Nous avons connu cette série ancrée dans la République de Salò, puis dans l'après-guerre (Carte blanche,'L'Eté trouble et Via delle Oche).
Nous somme en 1953, le commissaire De Luca n'est plus en odeur de sainteté. Cantonné à des tâches subalternes, il est réintégré sous une fausse identité pour enquêter en sous-marin sur l'assassinat de l'épouse d'un universitaire .

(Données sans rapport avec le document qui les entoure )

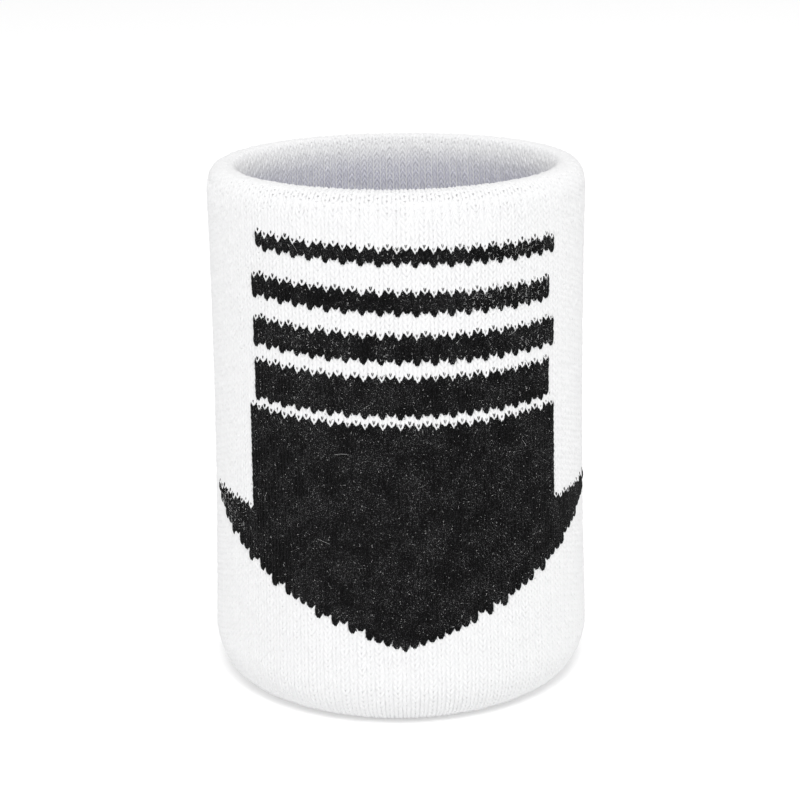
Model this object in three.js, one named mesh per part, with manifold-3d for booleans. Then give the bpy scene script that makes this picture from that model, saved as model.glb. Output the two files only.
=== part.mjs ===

Intrigo italiano. Il retorno del commisario De Luca.est un giallo classique, dont on suit l'intrigue avec un peu de distance. Se détache plutôt de ce roman noir la figure de Claudia une jeune femme métisse, fille d'un Bolonais et d'une Abyssine , qui a grandi en Italie, travaillé comme repiqueuse dans les rizières ambiance Riz amer de Giuseppe de Santis , combattu avec les Partisans dans les montagnes, et qui chante désormais dans les clubs de jazz en rêvant de faire un disque et de se présenter au festival de SanRemo.
Se détache également, et c'est là que Carlo Lucarelli donne la pleine mesure de son talent de romancier , le portrait d'un pays portant encore les séquelles de la guerre, mais en pleine mutation sociale - l'Affaire Wilma Montesi est en train se secouer le pays-, culturelle -l'American Way of Life, le jazz- et surtout politique, le pays entrant de plein pied dans le jeu de dupes que mènent les Etats-Unis et l'URSS en Europe comme partout ailleurs.

De Luca toujours aussi investi, intellectuellement et affectivement dans ses enquêtes, va devoir louvoyer et apprendre de ces nouveaux enjeux politiques et stratégiques différents de ceux avec lesquels il avait dû composer sous Mussolini.
Une Affaire italienne semble donc marquer un tournant dans l'existence pourtant riche du commissaire De Luca, comme dans celle de la politique internationale de l'Italie, à suivre dans Peccato Mortale et L'inverno più nero.

Je remercie les éditions Métailié pour l'envoi de ce roman noir reçu dans le cadre de l'Opération Masse Critique Mauvais Genres.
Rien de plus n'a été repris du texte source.